The threat was delivered by one faction of the PKK and may indicate some disorganization within the PKK leadership. It’s bad enough Uzum is in a French jail. If the Turks get hold of him it would be a major loss for the PKK. It gets worse if the French are offended by the PKK threat and come after the Kurdish separatists even more aggressively. Some senior PKK officials are already trying to do some damage control in that area.

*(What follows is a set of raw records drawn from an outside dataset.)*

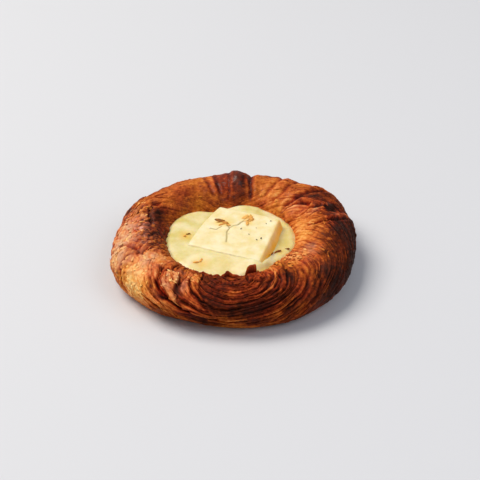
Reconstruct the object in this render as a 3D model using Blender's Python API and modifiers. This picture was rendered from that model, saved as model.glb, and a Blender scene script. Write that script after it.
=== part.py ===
"""Round danish pastry: a ring of laminated dough round a well of pale cream, with a slab of soft cheese set in it.

The origin is the middle of the flat underside. +Z is up, and -Y is the side that shows the cut ends of the layers.
Everything is in metres.
"""

import math

import bmesh
import bpy
import numpy as np

MM = 0.001

# Driving dimensions
WIDTH = 111.0 * MM  # across the ring
RING_HEIGHT = 20.4 * MM  # underside to crest, before the swells
WELL_WIDTH = 59.0 * MM  # between the inner walls
WELL_MIDDLE = (0.6 * MM, 1.0 * MM)  # the well is not quite in the ring's middle
BASE_THICKNESS = 6.0 * MM  # dough under the cream
CREAM_LEVEL = 13.4 * MM  # above the underside
FIT_GAP = 0.3 * MM  # left between pieces that touch

# The roll of dough that makes the ring
ROLL_HALF_WIDTH = (WIDTH - WELL_WIDTH) / 4
RING_RADIUS = (WIDTH + WELL_WIDTH) / 4
ROLL_MIDDLE = RING_HEIGHT / 2
ROLL_RISE = RING_HEIGHT - ROLL_MIDDLE
ROLL_DROP = 1.18 * ROLL_MIDDLE  # more than the middle's height, so that the foot is flat
ROLL_GIRTH = (ROLL_HALF_WIDTH + ROLL_RISE) / 2  # turns an angle round the roll into a length
FOOT_ANGLE = -math.asin(ROLL_MIDDLE / ROLL_DROP)
WALL_FOOT_RADIUS = 2.0 * MM  # rounding where the well's wall meets its floor

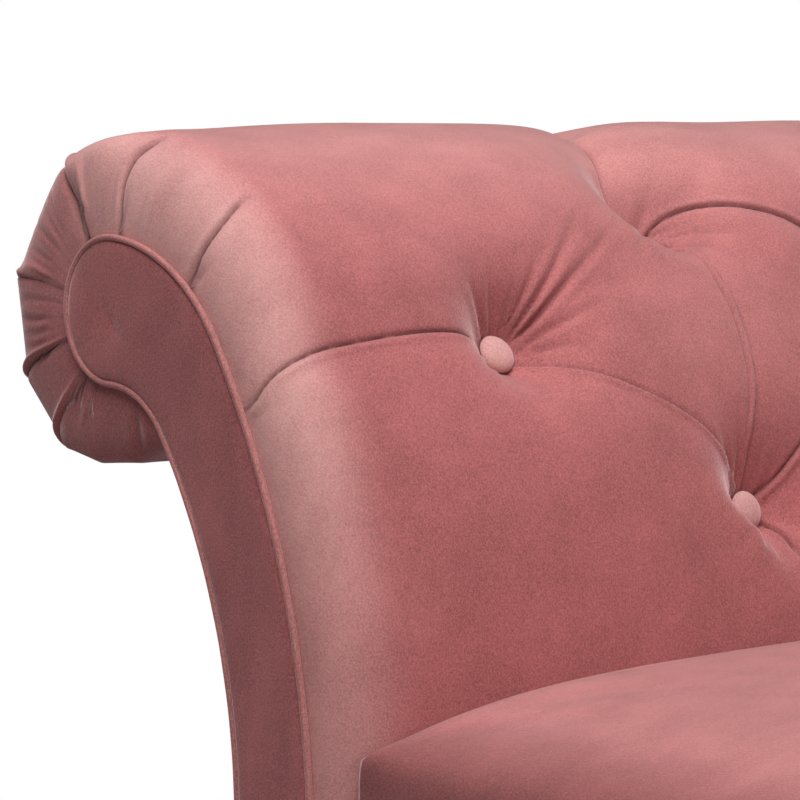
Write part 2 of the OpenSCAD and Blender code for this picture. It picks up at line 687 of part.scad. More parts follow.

Local terror groups like PKK (who have caused over 30,000 deaths in the last three decades) usually don’t go international. That spreads resources too thin and endangers support from exiles, as well as the sanctuary these exiles enjoy. But there’s always a problem with more radical factions going it alone and carrying out terrorist attacks. This often results in an internal struggle that tends to end up with the radical faction either being crushed or splitting into a new group.

There are the 24 million Kurds, who live as minorities in Turkey, Iraq, Iran, and Syria. There are also fifteen million Baluchis, living as minorities in Pakistan, Afghanistan, and Iran. The Kurds have been blocked from statehood for over 5,000 years by their more powerful neighbors (who now rule the nations they currently inhabit). The Turks, Iraqis, and Iranians are particularly resistant to giving up real estate and population to form a Kurdistan. Fortunately, the Kurds never embraced Islam in a big way and their separatist groups tend to be socialist, or simply nationalist. Thus the Kurds are allies of the West in the war on terror, not an enemy. But some separatist groups, like the PKK, are more concerned with statehood than in fighting Islamic terrorists. There are similar radical separatist groups in Iran and Syria and not many at all in Iraq, where the local Kurds have been autonomous for over two decades.